Dengan menyimpang seperlunya dari Peraturan Presiden Republik Indonesia tertanggal 10 Oktober 1945 Nomor 2 menetapkan bahwa peraturan-peraturan hukum pidana yang berlaku sekarang adalah peraturan-peraturan hukum pidana yang ada pada tanggal 8 Maret 1942.[15]
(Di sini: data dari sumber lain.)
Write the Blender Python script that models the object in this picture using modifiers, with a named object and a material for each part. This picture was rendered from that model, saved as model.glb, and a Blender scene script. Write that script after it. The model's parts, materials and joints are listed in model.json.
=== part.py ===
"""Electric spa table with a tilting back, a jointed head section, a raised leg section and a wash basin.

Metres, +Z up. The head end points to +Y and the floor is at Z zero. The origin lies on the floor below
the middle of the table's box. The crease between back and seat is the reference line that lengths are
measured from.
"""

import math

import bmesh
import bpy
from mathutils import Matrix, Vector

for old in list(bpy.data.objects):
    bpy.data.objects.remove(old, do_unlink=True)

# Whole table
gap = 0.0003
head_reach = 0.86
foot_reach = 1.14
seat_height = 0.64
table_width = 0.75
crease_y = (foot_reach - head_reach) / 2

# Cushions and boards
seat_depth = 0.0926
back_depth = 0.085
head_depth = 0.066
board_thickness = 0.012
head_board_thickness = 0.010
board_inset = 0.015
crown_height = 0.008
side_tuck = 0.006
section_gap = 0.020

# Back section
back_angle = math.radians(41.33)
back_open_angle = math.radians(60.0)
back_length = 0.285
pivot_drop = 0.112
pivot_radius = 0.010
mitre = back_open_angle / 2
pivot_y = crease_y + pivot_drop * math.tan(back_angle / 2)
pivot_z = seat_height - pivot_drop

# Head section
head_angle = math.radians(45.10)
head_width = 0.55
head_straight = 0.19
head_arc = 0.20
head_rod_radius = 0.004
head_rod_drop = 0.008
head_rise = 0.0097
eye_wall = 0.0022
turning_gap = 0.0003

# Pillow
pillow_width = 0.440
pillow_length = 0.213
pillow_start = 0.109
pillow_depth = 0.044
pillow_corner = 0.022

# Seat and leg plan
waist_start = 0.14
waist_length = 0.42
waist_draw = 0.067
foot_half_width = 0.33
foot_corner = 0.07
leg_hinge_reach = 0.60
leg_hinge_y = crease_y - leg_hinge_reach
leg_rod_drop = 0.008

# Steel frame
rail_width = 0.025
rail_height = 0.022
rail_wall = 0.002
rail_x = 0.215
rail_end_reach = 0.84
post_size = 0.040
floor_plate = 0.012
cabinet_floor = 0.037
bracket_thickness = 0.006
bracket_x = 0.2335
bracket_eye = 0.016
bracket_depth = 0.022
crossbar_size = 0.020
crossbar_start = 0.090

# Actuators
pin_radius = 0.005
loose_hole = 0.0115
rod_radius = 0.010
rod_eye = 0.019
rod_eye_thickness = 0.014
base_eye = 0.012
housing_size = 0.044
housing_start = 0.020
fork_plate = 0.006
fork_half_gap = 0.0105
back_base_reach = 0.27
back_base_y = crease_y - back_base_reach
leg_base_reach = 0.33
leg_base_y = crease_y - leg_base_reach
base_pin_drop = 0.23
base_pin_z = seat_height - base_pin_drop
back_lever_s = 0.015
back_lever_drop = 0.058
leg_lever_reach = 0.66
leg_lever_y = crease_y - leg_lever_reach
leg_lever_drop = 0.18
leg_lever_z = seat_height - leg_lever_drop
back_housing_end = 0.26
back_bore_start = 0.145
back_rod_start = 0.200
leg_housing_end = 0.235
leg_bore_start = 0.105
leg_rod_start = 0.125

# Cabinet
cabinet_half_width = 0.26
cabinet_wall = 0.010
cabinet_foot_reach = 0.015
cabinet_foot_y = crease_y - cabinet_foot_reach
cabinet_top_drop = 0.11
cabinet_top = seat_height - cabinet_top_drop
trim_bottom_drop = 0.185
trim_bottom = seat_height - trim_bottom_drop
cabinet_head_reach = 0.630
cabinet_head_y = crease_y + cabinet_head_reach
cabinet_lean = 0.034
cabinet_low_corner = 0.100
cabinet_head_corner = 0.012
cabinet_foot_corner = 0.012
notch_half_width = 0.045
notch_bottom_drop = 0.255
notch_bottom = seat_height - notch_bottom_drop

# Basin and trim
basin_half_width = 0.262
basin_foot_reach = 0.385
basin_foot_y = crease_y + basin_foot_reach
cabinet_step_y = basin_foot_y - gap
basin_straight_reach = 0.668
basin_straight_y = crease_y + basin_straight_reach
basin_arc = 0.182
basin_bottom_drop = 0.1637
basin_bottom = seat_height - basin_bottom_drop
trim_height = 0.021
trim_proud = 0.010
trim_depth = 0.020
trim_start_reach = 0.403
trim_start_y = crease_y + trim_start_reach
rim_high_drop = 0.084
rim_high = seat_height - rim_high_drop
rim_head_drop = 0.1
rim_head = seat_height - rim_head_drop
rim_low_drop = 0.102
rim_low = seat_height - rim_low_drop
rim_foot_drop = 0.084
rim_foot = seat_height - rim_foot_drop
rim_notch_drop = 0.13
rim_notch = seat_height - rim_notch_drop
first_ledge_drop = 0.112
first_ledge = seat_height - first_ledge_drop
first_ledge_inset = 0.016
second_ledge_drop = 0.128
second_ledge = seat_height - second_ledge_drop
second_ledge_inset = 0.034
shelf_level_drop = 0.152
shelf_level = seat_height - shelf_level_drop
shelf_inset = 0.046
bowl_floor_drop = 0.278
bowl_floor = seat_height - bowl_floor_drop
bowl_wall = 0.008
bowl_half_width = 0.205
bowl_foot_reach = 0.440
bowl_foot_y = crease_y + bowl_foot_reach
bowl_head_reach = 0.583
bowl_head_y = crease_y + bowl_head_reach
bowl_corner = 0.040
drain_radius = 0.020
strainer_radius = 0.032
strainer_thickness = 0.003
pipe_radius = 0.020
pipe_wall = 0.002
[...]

Dengan titik tonggak waktu penyerahan kekuasaan Belanda kepada Jepang atas wilayah Indonesia ini berarti semua peraturan hukum pidana yang dikeluarkan oleh pemerintahan militer Jepang dan yang dikeluarkan oleh panglima tertinggi bala tentara Hindia Belanda (NICA) setelah tanggal 8 Maret 1942 dengan sendirinya tidak berlaku. Pasal 2 undang-undang tersebut juga dinyatakan bahwa semua peraturan hukum pidana yang dikeluarkan panglima tertinggi bala tentara Hindia Belanda dicabut.
Pasal 2 ini diperlukan karena sebelum tanggal 8 Maret 1942 panglima tertinggi bala tentara Hindia Belanda mengeluarkan Verordeningen van het militer gezag.
Secara lengkap bunyi Pasal 2 UU Nomor 1 Tahun 1946 adalah sebagai berikut. Semua peraturan hukum pidana yang dikeluarkan panglima tertinggi bala tentara Hindia Belanda dulu (Verordeningen van het militer gezag) dicabut.[16]
Pemberlakuan hukum pidana Indonesia dengan ditetapkannya UU Nomor 1 Tahun 1946 tentang Peraturan Hukum Pidana ternyata belum menjawab persoalan. Kenyataan ini disebabkan karena perjuangan fisik bangsa Indonesia atas penjahahan Belanda belum selesai. Secara de jure memang Indonesia telah memproklamirkan diri sebagai bangsa yang merdeka, namun secara de facto penjajahan Belanda atas Indonesia masih saja berkelanjutan. Melalui aksi teror yang dilancarkan oleh NICA Belanda maupun negara-negara boneka yang berhasil dibentuknya, Belanda sebenarnya belum selesai atas aksi kolonialismenya di Indonesia. Bahkan pada tanggal 22 September 1945, Belanda mengeluarkan kembali aturan pidana yang berjudul Tijdelijke Biutengewonge Bepalingen van Strafrecht (Ketentuan-ketentuan Sementara yang Luar Biasa Mengenai Hukum Pidana) dengan Staatblad Nomor 135 Tahun 1945 yang mulai berlaku tanggal 7 Oktober 1945. Ketentuan ini antara lain mengatur tentang diperberatnya ancaman pidana untuk tindak pidana yang menyangkut ketatanegaraan, keamanan dan ketertiban, perluasan daerah berlakunyapasal-pasal tertentu dalam KUHP, serta dibekukannya Pasal 1 KUHP agar peraturan ini dapat berlaku surut. Nampak jelas bahwa maksud ketentuan ini untuk memerangi pejuang kemerdekaan.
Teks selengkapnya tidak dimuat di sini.